PROBLEM> Up to and including the line with "of the base.", return every line from the start of the entries below exactly.

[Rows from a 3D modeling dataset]
>> BEGIN
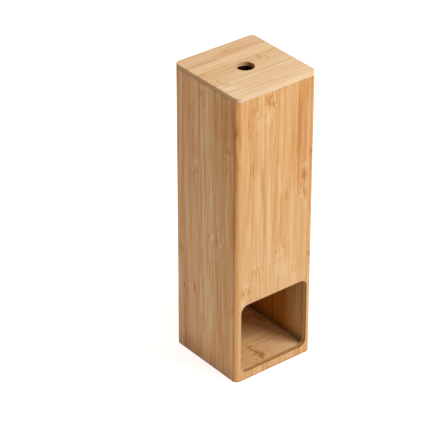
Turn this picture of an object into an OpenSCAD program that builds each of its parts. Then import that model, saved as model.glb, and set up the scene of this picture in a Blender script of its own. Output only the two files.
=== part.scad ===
// Roll tower: a tall square box of laminated bamboo boards that stands on a bathroom floor.
// Toilet rolls are stacked in it from above and taken out through the opening low in its front.
// Millimetres. +Z is up, the front looks along -Y, and the origin is the middle of the base.

/* [Box] */
// Width of the box from left to right
box_w = 140; // [110:1:220]
// Depth of the box from front to back
box_d = 140; // [110:1:220]
// Height of the box with its lid on
box_h = 465; // [260:1:800]
// Thickness of the four upright boards
board_t = 8; // [6:0.5:14]
// Radius of the four upright corners, seen from above
corner_r = 8; // [3:0.5:12]
// Thickness left on the front and back boards where they lap the ends of the side boards
lap_t = 6; // [3:0.5:7]
// Size of the bevel along the edges that the box stands on
foot_bevel = 1; // [0.2:0.1:2]

/* [Opening for the rolls] */
// Height of the opening, from the floor board up
opening_h = 115; // [60:1:150]
// How far each side of the opening stands in from the inner face of the side board
opening_inset = 1.5; // [0:0.5:25]
// Radius of the opening's corners
opening_r = 12; // [3:0.5:25]

/* [Floor board] */
// Thickness of the floor board
floor_t = 8; // [5:0.5:14]
// Height of the floor board's underside above the ground
floor_lift = 5; // [2:0.5:15]
// How deep the floor board sits in the grooves of the side and back boards
groove_depth = 3; // [1:0.5:4]

/* [Lid] */
// Thickness of the lid board
lid_t = 7; // [5:0.5:14]
// Radius of the rounding along the lid's top edges
lid_edge_r = 1.5; // [0.5:0.1:2.5]
// Diameter of the finger hole in the middle of the lid
hole_d = 26; // [16:1:45]
// Size of the bevel round both mouths of the finger hole
hole_bevel = 0.8; // [0.2:0.1:2]
// Width of the two cleats under the lid
cleat_w = 10; // [6:0.5:16]
// Thickness of the cleats
cleat_t = 8; // [4:0.5:14]
// Size of the bevel along the cleats' lower edges, which guides the lid into the box
cleat_bevel = 1.5; // [0.3:0.1:2]
// Gap that lets the lid drop in, between each cleat and the wall beside it
lid_play = 0.5; // [0.2:0.1:1.5]

/* [Hidden] */
$fn = 64;

// Bamboo as the photograph shows it: light on the front and the lid's edge, deeper on the side
front_colour = "#e2af73";
side_colour = "#c99a66";
inner_colour = "#b98652";
lid_colour = "#e3bd92";

// Cuts run past the faces that they break through by this much
past = 1;

wall_h = box_h - lid_t;
lap_depth = board_t - lap_t;
inner_w = box_w - 2 * board_t;
inner_d = box_d - 2 * board_t;
floor_top = floor_lift + floor_t;
opening_w = inner_w - 2 * opening_inset;

// Upright rectangle w wide and h high, centred, with corners of radius r
module rounded_rectangle(w, h, r) {
    square([w - 2 * r, h], center = true);
    square([w, h - 2 * r], center = true);
    for (x = [-1, 1], y = [-1, 1])
        translate([x * (w / 2 - r), y * (h / 2 - r)])
            circle(r);
}

// Profile w wide and h high, standing on the axis, with its lower corners cut off at 45 degrees
module bevelled_foot(w, h, bevel) {
    polygon([
        [-w / 2, h], [-w / 2, bevel], [-w / 2 + bevel, 0],
        [w / 2 - bevel, 0], [w / 2, bevel], [w / 2, h]
    ]);
}

// Profile w wide and h high, standing on the axis, with its upper corners rounded to radius r
module rounded_top(w, h, r) {
    translate([-w / 2, 0])
        square([w, h - r]);
    translate([-w / 2 + r, 0])
        square([w - 2 * r, h]);
    for (x = [-1, 1])
        translate([x * (w / 2 - r), h - r])
            circle(r);
}

// A profile drawn in X and Z, run from front to back
module run_in_depth(d) {
    rotate([90, 0, 0])
        linear_extrude(d, center = true)
            children();
}

// A profile drawn in Y and Z, run from left to right
module run_in_width(w) {
    rotate([90, 0, 90])
        linear_extrude(w, center = true)
            children();
}

// A profile drawn from its axis outwards, turned round the centre of each upright corner
module turned_at_corners() {
    for (x = [-1, 1], y = [-1, 1])
        translate([x * (box_w / 2 - corner_r), y * (box_d / 2 - corner_r), 0])
            rotate_extrude()
                intersection() {
                    children();
                    translate([0, -past])
                        square([corner_r + past, box_h + 2 * past]);
                }
}

// Outside of the four boards together: round upright corners, bevelled along the ground
module case_outline() {
    run_in_depth(box_d - 2 * corner_r)
        bevelled_foot(box_w, wall_h, foot_bevel);
    run_in_width(box_w - 2 * corner_r)
        bevelled_foot(box_d, wall_h, foot_bevel);
    turned_at_corners()
        bevelled_foot(2 * corner_r, wall_h, foot_bevel);
}

// Front or back board, drawn as the front one: both ends are thinned to lap the side boards
module lapped_board() {
    intersection() {
        case_outline();
        union() {
            translate([-box_w / 2, -box_d / 2, 0])
                cube([box_w, lap_t, wall_h]);
            translate([-inner_w / 2, -box_d / 2, 0])
                cube([inner_w, board_t, wall_h]);
        }
    }
}

// The opening's outline run through the front board; it starts at the top of the floor board
module opening_cut() {
    translate([0, -box_d / 2 + board_t / 2, floor_top + opening_h / 2])
        run_in_depth(board_t + 2 * past)
            rounded_rectangle(opening_w, opening_h, opening_r);
}

module front_panel() {
    color(front_colour)
        difference() {
            lapped_board();
            opening_cut();
        }
}

// The back board has no opening, and a groove takes the back edge of the floor board
module back_panel() {
    color(front_colour)
        difference() {
            rotate([0, 0, 180])
                lapped_board();
            floor_solid();
        }
}

// A side board stands between the laps of the front and back boards, and is grooved for the floor
module side_panel(side) {
    color(side_colour)
        difference() {
            intersection() {
                case_outline();
                translate([side * (box_w - board_t) / 2, 0, wall_h / 2])
                    cube([board_t, box_d - 2 * lap_t, wall_h], center = true);
            }
            groove_run();
        }
}

module left_panel() {
    side_panel(-1);
}

module right_panel() {
    side_panel(1);
}

// The grooves of the two side boards run from end to end, so that the floor can slide in
module groove_run() {
    translate([0, 0, floor_lift + floor_t / 2])
        cube([inner_w + 2 * groove_depth, box_d, floor_t], center = true);
}

// The floor board butts against the front board and sits in the grooves on its three other sides
module floor_solid() {
    translate([-inner_w / 2 - groove_depth, -inner_d / 2, floor_lift])
        cube([inner_w + 2 * groove_depth, inner_d + min(groove_depth, lap_depth), floor_t]);
}

module floor_board() {
    color(inner_colour)
        floor_solid();
}

// Square board with rounded upright corners and top edges, and the finger hole in its middle
module lid_board() {
    color(lid_colour)
        translate([0, 0, wall_h])
            difference() {
                union() {
                    run_in_depth(box_d - 2 * corner_r)
                        rounded_top(box_w, lid_t, lid_edge_r);
                    run_in_width(box_w - 2 * corner_r)
                        rounded_top(box_d, lid_t, lid_edge_r);
                    turned_at_corners()
                        rounded_top(2 * corner_r, lid_t, lid_edge_r);
                }
                finger_hole();
            }
}

// Straight bore through the lid board, opened out by a bevel at each face
module finger_hole() {
    translate([0, 0, -past])
        cylinder(d = hole_d, h = lid_t + 2 * past);
    hole_mouth();
    translate([0, 0, lid_t])
        mirror([0, 0, 1])
            hole_mouth();
}

// The bevel at the lower mouth of the finger hole
module hole_mouth() {
    translate([0, 0, -past])
        cylinder(r1 = hole_d / 2 + hole_bevel + past, r2 = hole_d / 2, h = hole_bevel + past);
}

// The cleats are glued across the lid's grain, and drop inside the four boards with lid_play
module lid_cleat(side) {
    color(inner_colour)
        translate([side * (inner_w / 2 - lid_play - cleat_w / 2), 0, wall_h - cleat_t])
            intersection() {
                run_in_depth(inner_d - 2 * lid_play)
                    bevelled_foot(cleat_w, cleat_t, cleat_bevel);
                run_in_width(cleat_w)
                    bevelled_foot(inner_d - 2 * lid_play, cleat_t, cleat_bevel);
            }
}

module lid_cleat_left() {
    lid_cleat(-1);
}

module lid_cleat_right() {
    lid_cleat(1);
}

front_panel();
back_panel();
left_panel();
right_panel();
floor_board();
lid_board();
lid_cleat_left();
lid_cleat_right();
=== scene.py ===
import math
import bmesh
import bpy
import numpy as np
from mathutils import Matrix, Vector


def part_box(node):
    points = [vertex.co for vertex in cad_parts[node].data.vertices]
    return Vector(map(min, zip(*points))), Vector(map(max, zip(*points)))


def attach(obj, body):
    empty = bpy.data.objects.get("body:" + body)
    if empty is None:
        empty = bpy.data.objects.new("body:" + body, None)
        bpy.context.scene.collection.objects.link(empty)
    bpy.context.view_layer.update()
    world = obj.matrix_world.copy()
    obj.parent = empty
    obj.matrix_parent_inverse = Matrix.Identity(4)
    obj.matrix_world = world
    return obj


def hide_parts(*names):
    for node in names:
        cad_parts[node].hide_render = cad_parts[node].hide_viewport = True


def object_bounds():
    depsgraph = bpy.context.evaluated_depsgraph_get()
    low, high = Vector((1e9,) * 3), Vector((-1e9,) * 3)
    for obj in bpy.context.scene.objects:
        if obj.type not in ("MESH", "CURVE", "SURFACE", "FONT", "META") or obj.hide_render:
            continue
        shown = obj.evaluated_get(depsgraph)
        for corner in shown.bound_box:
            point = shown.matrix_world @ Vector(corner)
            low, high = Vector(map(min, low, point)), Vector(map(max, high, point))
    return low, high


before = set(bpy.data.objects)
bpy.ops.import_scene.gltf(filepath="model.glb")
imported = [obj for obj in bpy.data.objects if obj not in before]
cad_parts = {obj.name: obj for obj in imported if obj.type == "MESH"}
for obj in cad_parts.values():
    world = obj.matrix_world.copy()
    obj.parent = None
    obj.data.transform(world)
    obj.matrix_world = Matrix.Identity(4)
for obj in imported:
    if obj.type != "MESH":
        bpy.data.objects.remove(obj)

cad_low, cad_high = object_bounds()

# The camera
# It stands where the photograph was taken from: about 3.4 m away, to the left of the front and
# well above it, with a long lens. Pan and tilt bring the box to its place in the square picture.

camera_azimuth = math.radians(-39.172)
camera_elevation = math.radians(31.143)
camera_roll = math.radians(0.43)
camera_pan = math.radians(0.708)
camera_tilt = math.radians(-0.105)
camera_distance = 3.3673
camera_lens_mm = 197.7
sensor_mm = 36.0


def camera_matrix(target):
    """Camera to world: its back axis points from the target to the camera, then roll, pan and tilt."""
    back = Vector((
        math.sin(camera_azimuth) * math.cos(camera_elevation),
        -math.cos(camera_azimuth) * math.cos(camera_elevation),
        math.sin(camera_elevation),
    ))
    right = Vector((math.cos(camera_azimuth), math.sin(camera_azimuth), 0))
    turned = Matrix((right, back.cross(right), back)).transposed().to_4x4()
    turned = turned @ Matrix.Rotation(camera_roll, 4, "Z")
    turned = turned @ Matrix.Rotation(camera_pan, 4, "Y") @ Matrix.Rotation(camera_tilt, 4, "X")
    return Matrix.Translation(target + back * camera_distance) @ turned


lens = bpy.data.cameras.new("camera")
lens.lens = camera_lens_mm
lens.sensor_width = sensor_mm
camera = bpy.data.objects.new("camera", lens)
camera.matrix_world = camera_matrix((cad_low + cad_high) / 2)
bpy.context.scene.collection.objects.link(camera)
bpy.context.scene.camera = camera
bpy.context.scene.view_settings.view_transform = "Standard"


# The studio
# A white paper floor under an even white sky, with one softbox above and to the right of the
# front. To the camera the paper is close to white, with a soft shadow beside the box.

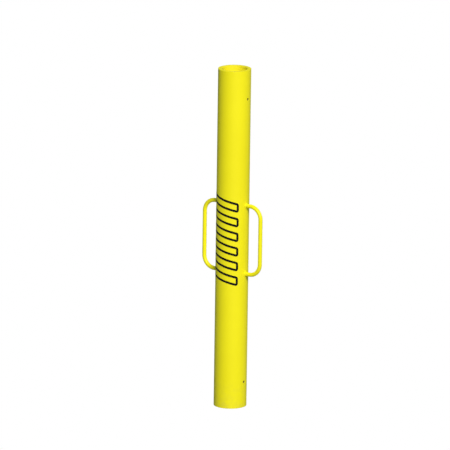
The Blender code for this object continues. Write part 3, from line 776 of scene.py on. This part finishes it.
>> END
SOLUTION FOR THIS TASK>
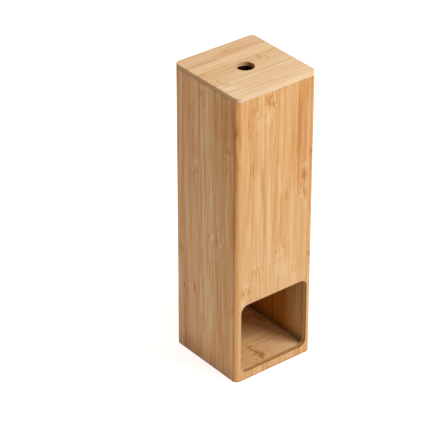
Turn this picture of an object into an OpenSCAD program that builds each of its parts. Then import that model, saved as model.glb, and set up the scene of this picture in a Blender script of its own. Output only the two files.
=== part.scad ===
// Roll tower: a tall square box of laminated bamboo boards that stands on a bathroom floor.
// Toilet rolls are stacked in it from above and taken out through the opening low in its front.
// Millimetres. +Z is up, the front looks along -Y, and the origin is the middle of the base.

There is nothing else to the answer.